> Problem requirements:
Copy every line that contains the string "return" from the entries below.
= = =
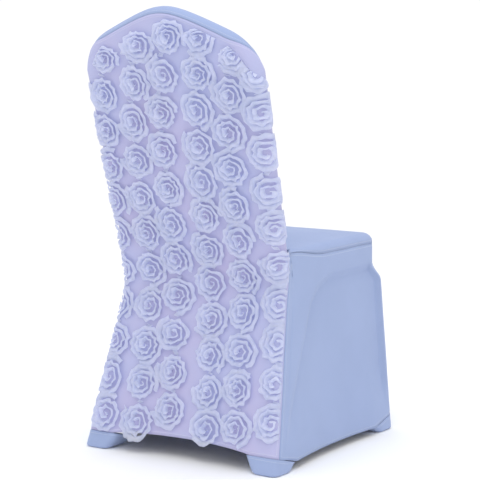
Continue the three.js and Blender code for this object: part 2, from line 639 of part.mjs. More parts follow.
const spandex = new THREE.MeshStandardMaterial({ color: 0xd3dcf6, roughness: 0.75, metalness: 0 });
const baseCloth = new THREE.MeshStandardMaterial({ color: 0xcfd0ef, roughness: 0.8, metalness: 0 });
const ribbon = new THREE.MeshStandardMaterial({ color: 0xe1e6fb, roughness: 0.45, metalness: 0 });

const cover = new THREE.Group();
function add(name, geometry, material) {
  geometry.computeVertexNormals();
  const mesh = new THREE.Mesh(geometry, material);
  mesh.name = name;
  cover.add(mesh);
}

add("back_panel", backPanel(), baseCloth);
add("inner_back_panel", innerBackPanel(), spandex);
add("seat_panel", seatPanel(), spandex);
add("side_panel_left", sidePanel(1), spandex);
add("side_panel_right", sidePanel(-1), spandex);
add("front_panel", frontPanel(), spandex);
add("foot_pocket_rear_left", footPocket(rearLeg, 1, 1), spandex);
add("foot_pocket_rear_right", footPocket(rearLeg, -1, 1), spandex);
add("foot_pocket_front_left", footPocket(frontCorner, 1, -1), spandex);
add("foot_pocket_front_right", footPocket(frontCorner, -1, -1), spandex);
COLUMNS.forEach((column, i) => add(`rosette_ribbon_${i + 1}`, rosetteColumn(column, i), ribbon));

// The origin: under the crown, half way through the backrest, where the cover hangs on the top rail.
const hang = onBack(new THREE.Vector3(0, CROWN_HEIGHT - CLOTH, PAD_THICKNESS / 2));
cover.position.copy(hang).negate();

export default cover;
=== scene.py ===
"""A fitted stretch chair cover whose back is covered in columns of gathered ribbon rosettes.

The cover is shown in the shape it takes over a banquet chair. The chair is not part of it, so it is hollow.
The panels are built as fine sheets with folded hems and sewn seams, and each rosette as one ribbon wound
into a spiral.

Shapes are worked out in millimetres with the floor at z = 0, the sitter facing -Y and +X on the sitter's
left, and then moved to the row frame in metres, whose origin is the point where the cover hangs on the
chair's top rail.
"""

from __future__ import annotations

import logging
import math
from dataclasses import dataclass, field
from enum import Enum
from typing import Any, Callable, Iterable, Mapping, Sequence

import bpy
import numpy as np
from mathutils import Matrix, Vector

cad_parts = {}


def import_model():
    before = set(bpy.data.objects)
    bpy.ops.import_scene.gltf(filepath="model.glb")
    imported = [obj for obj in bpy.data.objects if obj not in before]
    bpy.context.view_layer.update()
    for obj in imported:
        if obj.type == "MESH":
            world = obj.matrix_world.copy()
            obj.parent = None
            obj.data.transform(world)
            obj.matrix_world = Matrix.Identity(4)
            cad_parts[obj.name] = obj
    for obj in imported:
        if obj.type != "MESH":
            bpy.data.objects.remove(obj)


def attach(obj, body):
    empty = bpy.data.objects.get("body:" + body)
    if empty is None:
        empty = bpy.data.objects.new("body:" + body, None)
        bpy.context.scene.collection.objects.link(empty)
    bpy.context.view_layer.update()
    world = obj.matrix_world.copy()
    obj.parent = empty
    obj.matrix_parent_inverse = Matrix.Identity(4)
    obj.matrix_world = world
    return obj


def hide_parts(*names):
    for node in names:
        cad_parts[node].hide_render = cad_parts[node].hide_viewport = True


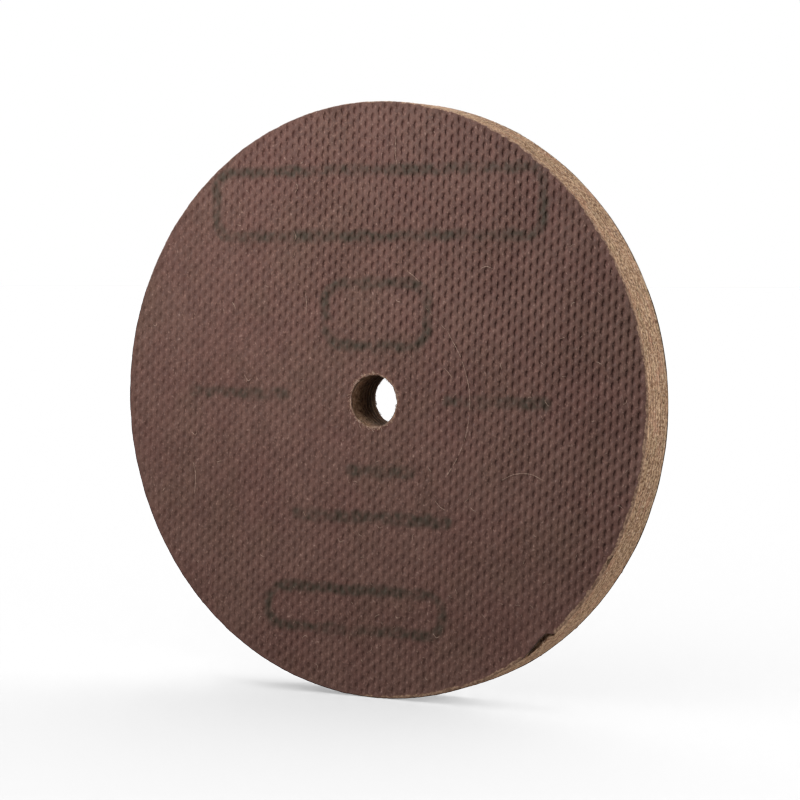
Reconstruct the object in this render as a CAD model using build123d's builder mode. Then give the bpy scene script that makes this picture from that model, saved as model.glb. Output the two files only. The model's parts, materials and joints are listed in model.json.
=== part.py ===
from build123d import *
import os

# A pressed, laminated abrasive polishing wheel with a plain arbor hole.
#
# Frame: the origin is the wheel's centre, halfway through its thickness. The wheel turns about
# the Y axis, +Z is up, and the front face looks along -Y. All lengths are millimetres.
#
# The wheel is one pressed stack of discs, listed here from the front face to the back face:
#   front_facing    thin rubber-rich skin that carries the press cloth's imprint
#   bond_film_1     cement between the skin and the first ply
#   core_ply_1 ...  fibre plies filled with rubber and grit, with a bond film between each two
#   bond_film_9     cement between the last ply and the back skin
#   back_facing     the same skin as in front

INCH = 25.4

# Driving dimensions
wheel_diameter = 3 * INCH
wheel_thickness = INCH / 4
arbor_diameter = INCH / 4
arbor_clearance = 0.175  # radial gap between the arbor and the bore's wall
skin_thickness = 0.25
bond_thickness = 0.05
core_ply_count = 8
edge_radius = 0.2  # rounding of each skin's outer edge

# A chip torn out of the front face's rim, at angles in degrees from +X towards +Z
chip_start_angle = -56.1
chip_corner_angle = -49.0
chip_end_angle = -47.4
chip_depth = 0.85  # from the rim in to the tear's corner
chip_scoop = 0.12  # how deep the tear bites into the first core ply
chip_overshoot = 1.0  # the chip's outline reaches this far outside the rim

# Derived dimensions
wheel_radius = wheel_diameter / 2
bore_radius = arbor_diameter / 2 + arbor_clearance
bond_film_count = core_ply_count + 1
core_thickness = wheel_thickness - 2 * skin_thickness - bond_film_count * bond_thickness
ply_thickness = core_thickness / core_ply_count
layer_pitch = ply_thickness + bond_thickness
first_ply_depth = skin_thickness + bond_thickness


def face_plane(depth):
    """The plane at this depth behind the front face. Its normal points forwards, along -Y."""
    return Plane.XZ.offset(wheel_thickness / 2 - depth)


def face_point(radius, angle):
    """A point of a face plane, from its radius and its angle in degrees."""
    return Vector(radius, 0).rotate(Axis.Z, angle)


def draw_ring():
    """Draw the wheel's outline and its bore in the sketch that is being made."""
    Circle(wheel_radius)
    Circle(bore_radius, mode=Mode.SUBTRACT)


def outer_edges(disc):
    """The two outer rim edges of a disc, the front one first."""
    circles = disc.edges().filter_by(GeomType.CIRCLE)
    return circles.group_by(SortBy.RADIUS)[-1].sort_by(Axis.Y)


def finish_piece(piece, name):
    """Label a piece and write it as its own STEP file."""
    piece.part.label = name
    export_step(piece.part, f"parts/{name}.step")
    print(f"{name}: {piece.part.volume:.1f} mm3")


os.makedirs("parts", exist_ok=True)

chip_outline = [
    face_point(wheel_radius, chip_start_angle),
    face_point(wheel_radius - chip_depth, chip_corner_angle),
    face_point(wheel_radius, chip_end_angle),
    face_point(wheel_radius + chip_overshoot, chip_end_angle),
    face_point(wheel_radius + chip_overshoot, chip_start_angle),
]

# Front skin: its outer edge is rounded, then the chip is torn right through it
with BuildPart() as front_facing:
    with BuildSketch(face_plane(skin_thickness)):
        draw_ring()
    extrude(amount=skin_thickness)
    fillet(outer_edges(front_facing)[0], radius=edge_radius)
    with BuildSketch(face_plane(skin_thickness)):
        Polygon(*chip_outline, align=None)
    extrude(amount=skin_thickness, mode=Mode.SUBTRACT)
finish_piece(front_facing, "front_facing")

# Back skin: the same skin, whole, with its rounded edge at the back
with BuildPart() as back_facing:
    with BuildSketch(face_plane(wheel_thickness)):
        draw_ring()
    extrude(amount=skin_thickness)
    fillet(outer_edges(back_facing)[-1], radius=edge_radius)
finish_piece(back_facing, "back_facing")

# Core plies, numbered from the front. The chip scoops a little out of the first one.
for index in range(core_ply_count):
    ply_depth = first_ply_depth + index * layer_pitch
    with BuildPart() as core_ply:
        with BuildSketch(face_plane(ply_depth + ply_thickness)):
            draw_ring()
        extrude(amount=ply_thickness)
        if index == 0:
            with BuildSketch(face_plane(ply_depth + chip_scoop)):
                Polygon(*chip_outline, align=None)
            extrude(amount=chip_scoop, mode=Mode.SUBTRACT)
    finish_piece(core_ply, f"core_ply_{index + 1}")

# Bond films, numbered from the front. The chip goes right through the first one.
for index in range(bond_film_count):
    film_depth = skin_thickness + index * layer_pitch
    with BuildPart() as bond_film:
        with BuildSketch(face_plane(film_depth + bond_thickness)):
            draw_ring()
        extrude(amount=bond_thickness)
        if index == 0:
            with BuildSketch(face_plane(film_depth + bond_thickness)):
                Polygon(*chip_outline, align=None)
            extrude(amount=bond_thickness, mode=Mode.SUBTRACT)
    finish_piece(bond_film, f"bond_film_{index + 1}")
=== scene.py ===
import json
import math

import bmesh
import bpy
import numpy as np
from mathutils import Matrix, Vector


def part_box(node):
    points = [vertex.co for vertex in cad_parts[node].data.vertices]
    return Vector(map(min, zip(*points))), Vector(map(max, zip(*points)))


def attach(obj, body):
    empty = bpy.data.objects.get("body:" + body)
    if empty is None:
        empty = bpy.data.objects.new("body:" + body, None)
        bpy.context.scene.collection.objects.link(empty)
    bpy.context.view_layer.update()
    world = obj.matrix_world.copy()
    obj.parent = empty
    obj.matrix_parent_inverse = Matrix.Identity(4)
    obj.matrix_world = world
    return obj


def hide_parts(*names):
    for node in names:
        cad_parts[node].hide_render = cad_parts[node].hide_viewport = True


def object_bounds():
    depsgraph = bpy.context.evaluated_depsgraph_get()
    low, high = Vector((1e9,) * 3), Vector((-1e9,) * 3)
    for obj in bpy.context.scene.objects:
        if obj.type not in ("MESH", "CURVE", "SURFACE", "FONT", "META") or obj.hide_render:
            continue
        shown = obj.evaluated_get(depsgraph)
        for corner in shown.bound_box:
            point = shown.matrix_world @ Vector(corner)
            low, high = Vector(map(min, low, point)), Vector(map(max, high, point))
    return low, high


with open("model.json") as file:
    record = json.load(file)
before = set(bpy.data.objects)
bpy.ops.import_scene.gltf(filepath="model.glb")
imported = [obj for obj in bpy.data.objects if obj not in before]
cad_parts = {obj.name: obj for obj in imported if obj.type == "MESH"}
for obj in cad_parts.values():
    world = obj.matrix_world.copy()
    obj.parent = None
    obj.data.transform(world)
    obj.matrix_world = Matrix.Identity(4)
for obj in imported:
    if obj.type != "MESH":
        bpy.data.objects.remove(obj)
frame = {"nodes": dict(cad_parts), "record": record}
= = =
> Response to this exercise:
    return obj
    return Plane.XZ.offset(wheel_thickness / 2 - depth)
    return Vector(radius, 0).rotate(Axis.Z, angle)
    return circles.group_by(SortBy.RADIUS)[-1].sort_by(Axis.Y)
    return Vector(map(min, zip(*points))), Vector(map(max, zip(*points)))
    return obj
    return low, high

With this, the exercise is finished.